The lesson is not that online is “better” in the abstract. It is that online removed the geographic limit on the buyer pool, and a larger pool of competing buyers is the single most reliable way to lift the price an auction achieves.
Chapter summary
Section titled “Chapter summary”- An auction sells to the highest bidder under known rules; its core purpose is price discovery, not cheap disposal.
- Auctions perform four functions: price discovery, efficient disposal, competitive selling and transparency.
- Auctions are ancient, but the 1990s internet — proven by eBay — made online bidding work at global scale.
- Going online changed four things: reach, duration, cost and data.
- Online auctions win on reach and cost but must deliberately build trust, because buyers cannot inspect or meet in person.
- South Africa offers a deep, partly counter-cyclical opportunity across property, vehicles, plant, liquidations, government disposals, livestock and collectables.
Review questions
Section titled “Review questions”- Define price discovery in your own words, and explain why it matters more than “selling cheaply.”
- Name the four functions of an auction.
- List four things the move online changed about how auctions operate.
- Explain the central trade-off online auctions must manage, and give one example of a “trust gap.”
- Identify three South African sectors suited to online auctions and give a reason for each.
- Why is an online auction business described as partly counter-cyclical?
Key terms
Section titled “Key terms”- Auction — a public sale to the highest bidder under known rules.

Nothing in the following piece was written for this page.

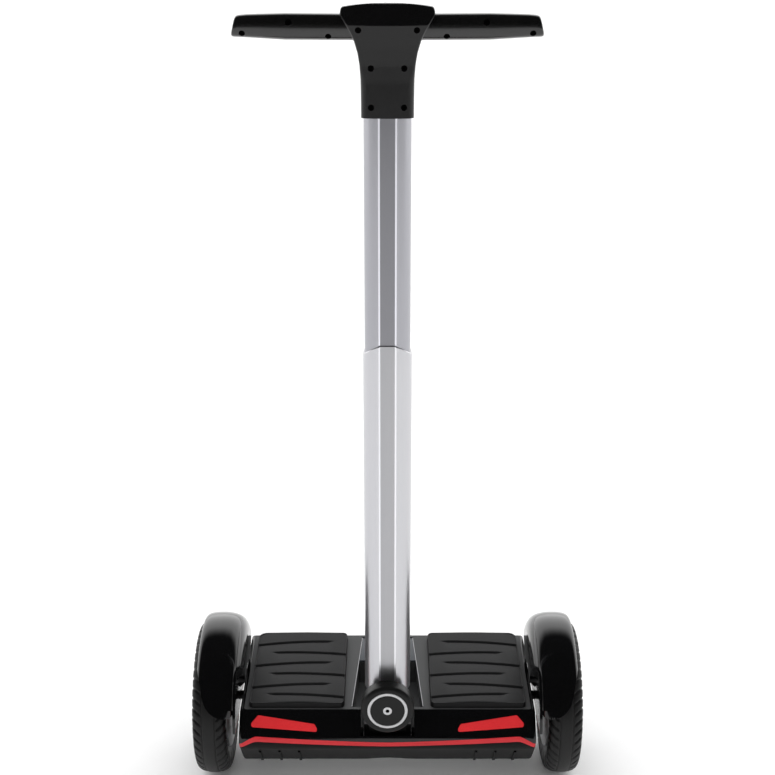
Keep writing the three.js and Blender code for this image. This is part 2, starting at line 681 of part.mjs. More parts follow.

- Price discovery — establishing an asset’s true value through open competition between buyers.
- Timed auction — an online auction that runs for a set period and closes at a deadline (Chapter 2).
- Simulcast auction — a live auction broadcast online so room and online bidders compete together (Chapter 2).
- Counter-cyclical — tending to increase in activity when the wider economy weakens.
- Voetstoots — sold “as-is” (introduced here, covered fully in Chapters 3 and 6).